Im Kabinett ist die SPD mit Schwergewichten wie Außenminister Frank-Walter Steinmeier vertreten und besetzt Schlüsselressorts wie Finanzen, Arbeit und Gesundheit. Da bleibt für Merkel keine Alternative zu einer argumentativen Auseinandersetzung. "Also, ich habe meinen Stil", sagt sie. Wohin das Schrödersche "Basta" geführt habe, das habe man ja auch gesehen. "Deshalb sage ich: nachdenken, beraten, entscheiden."

"Gründlichkeit vor Schnelligkeit", das ist Merkels neueste Devise. Allein schon aus Angst vor Fehlern beim Entwerfen von Gesetzen. "Denn von solchen Fehlern hat es schon unter Rot-Grün zu viele gegeben", argumentierte die Kanzlerin, als es um die Verschiebung der komplizierten Gesundheitsreform ging. Diese Verschiebung hat sie selbst angeregt - und in einer schwarz-roten Siebenerrunde aus den Partei- und Fraktionschefs von CDU, CSU und SPD plus Vizekanzler Müntefering absegnen lassen.

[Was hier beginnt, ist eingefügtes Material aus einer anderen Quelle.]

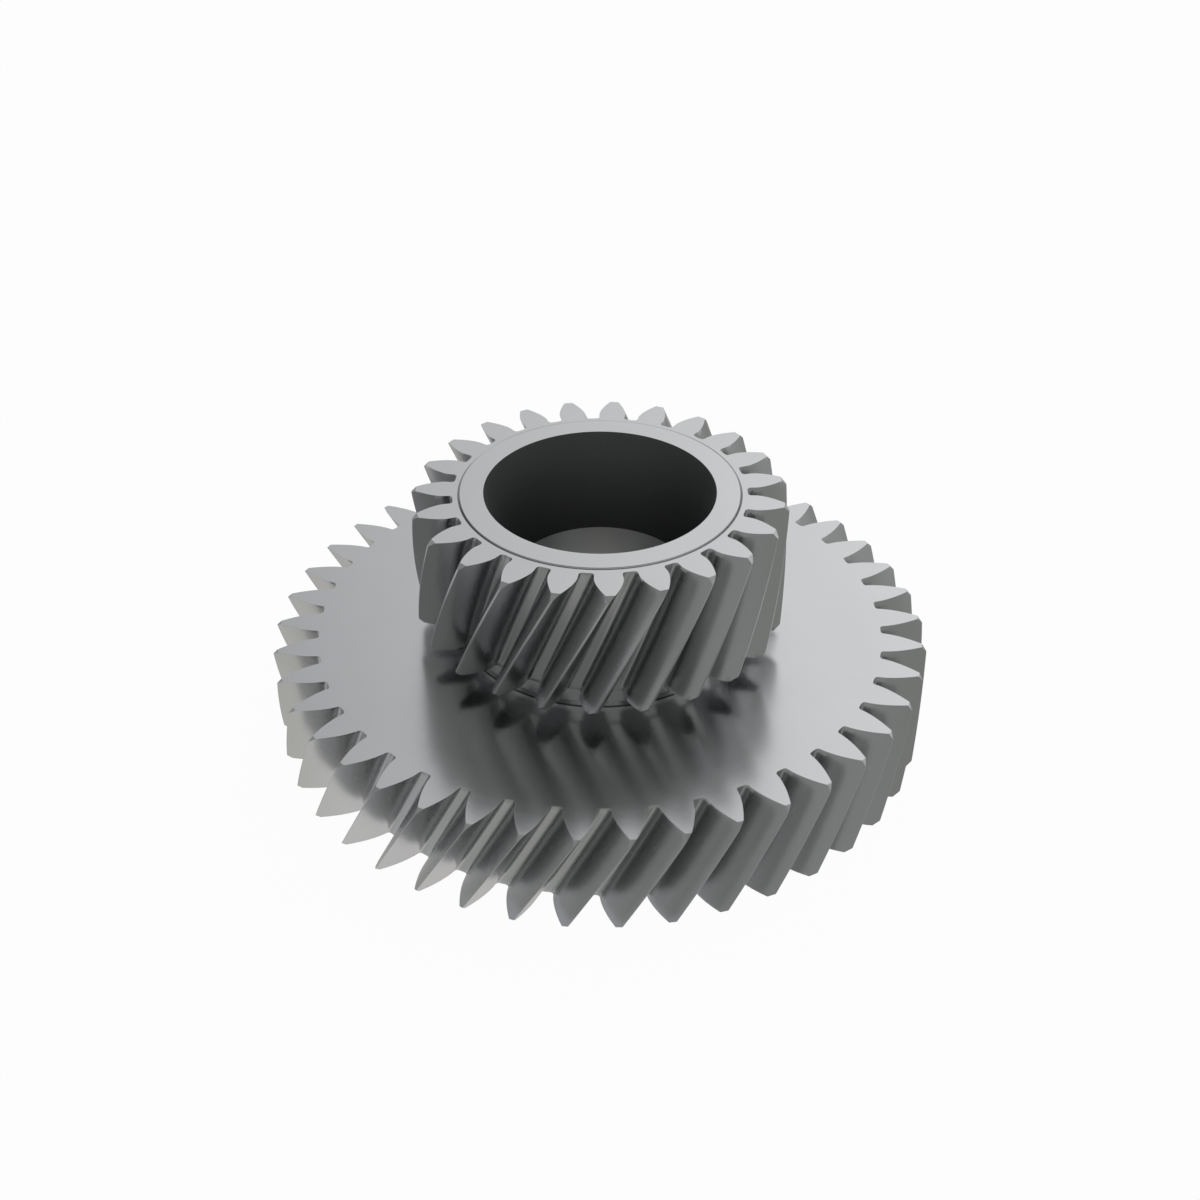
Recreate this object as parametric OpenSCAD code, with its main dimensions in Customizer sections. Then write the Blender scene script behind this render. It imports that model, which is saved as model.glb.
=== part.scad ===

Auch hier gab es im Anschluss Vorwürfe von der Opposition, der Regierung mangele es an Reformfähigkeit. "Sie spielen nicht den Klinsmann-Fußball, den erfrischenden nach vorn", bemühte Grünen-Fraktionschef Fritz Kuhn einen Fußball-Vergleich. "Sondern Sie machen Querpässe, Rückpässe, hauen den Ball ins Aus, und gelegentlich gibt es auch ein Eigentor - wie beim Gesundheitsfonds."

Merkel und Müntefering: "Traumpaar der deutschen Politik"?

Nicht zu unterschätzen ist allerdings die Lernfähigkeit der Kanzlerin. Nachdem sie in der Diskussion über den Libanon-Einsatz der Bundeswehr viel zu lange mit einer klaren Stellungnahme gezögert hatte, fand sie zu einem möglichen Auslandseinsatz im Sudan rechtzeitig deutliche Worte: "Kommt derzeit nicht in Frage."

Dass sie an der Mehrwertsteuererhöhung festhalten und zusätzliche Steuereinnahmen für die Haushaltssanierung einsetzen wolle: ebenfalls klare Ansagen. Möglich sind sie aber nur, wenn Vizekanzler Müntefering mit ihr an einem Strang zieht - und mit ihm wiederum die SPD. Denn nicht Angela Merkel allein, sondern das Duo CDU-Kanzlerin und SPD-Vizekanzler - von Oppositionsführer Westerwelle als "neues Traumpaar der deutschen Politik" verspottet - bestimmt die Politik der Großen Koalition. Und diese Politik sieht ganz anders aus, als beide jeweils ihren Wählern versprochen hatten.